Steve Duder, Marketing Manager for Wellington ISP Actrix, says that getting back into cycling in his mid forties has probably saved him from an early grave.

“Years of work stress and not eating right caused me to gain a lot of weight, but I just couldn’t seem to find the time to incorporate exercise into my day. Using a bike for trips across town instead of my car was the answer, and it takes the same amount of time.

“Now I’ve gained back a little fitness, I’ve started riding to relax during the little spare time I have. I find I’m a calmer and nicer person when I get off my bike than I was when I got on.”

And there are mental benefits to cycling. Exercising releases endorphins into the blood creating a feeling of contentment and happiness which helps to reduce stress. Also, cycling is generally performed in conditions of exposure to natural light and fresh air, each of which seems to have a measurably positive effect upon mood.

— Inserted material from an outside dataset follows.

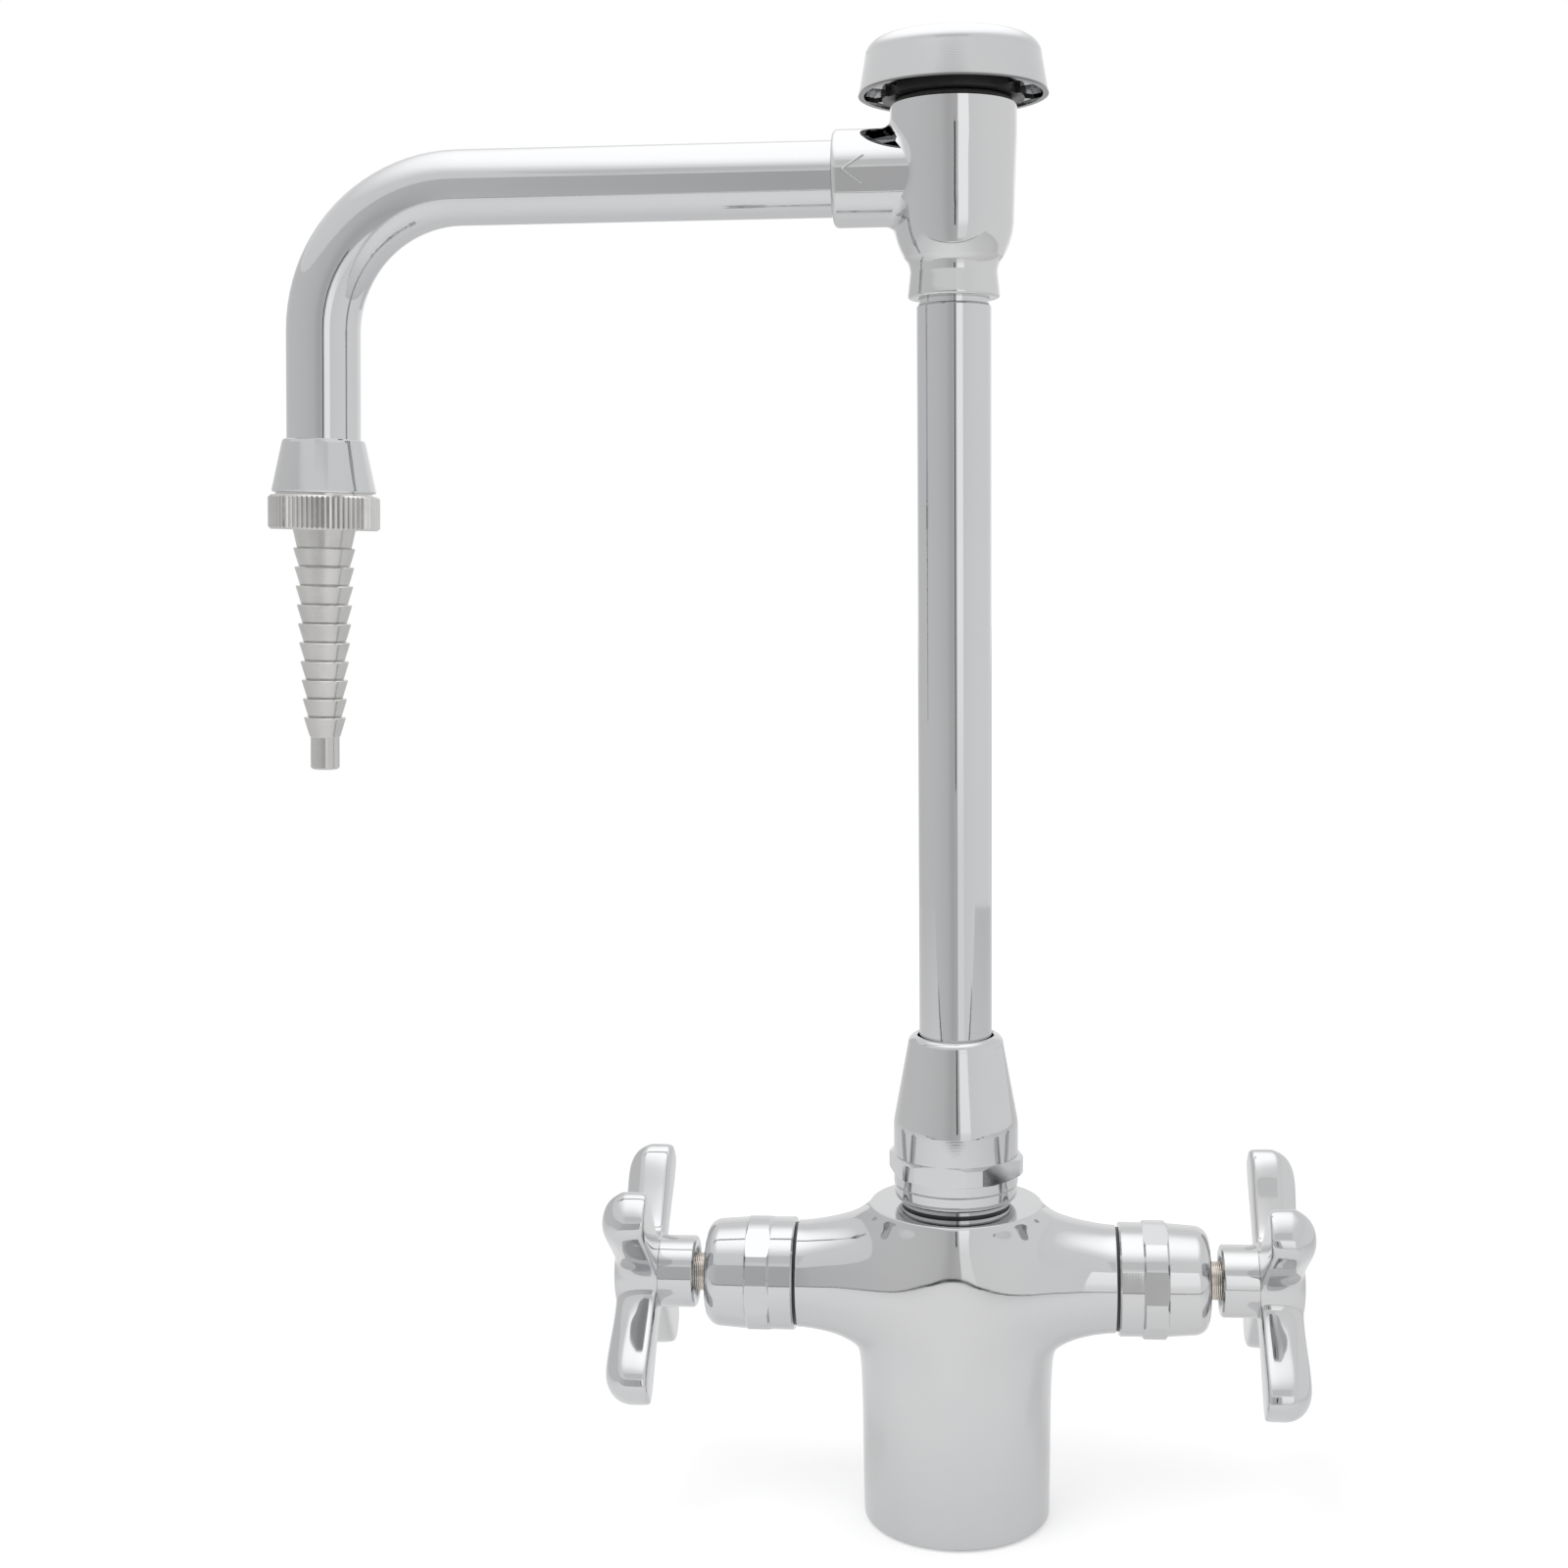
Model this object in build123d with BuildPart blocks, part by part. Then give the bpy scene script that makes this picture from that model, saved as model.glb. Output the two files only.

In fact the psychological benefits derived may be better than those from many other forms of exercise because cycling also incorporates significant anaerobic (resistance) activity. Anaerobic exercise in particular has been found to have antidepressant effects.

Cycling makes the planet breathe easier too. With 3.2 million cars for our 4.1 million people, New Zealand has become the most car-dependent nation on earth. The resulting exhaust emissions are a major source of pollutants and account for 44 percent of New Zealand’s carbon dioxide, a greenhouse gas contributing to global warming.

A recent study estimated that around 400 people die prematurely in New Zealand each year because of vehicle air pollution. That’s 17 more than died from vehicle smashes in 2006.

Author Iris Murdoch wrote that while “other forms of transport grow daily more nightmarish, only the bicycle remains pure in heart.” It seems Mother Earth, and thousands of New Zealanders would now agree.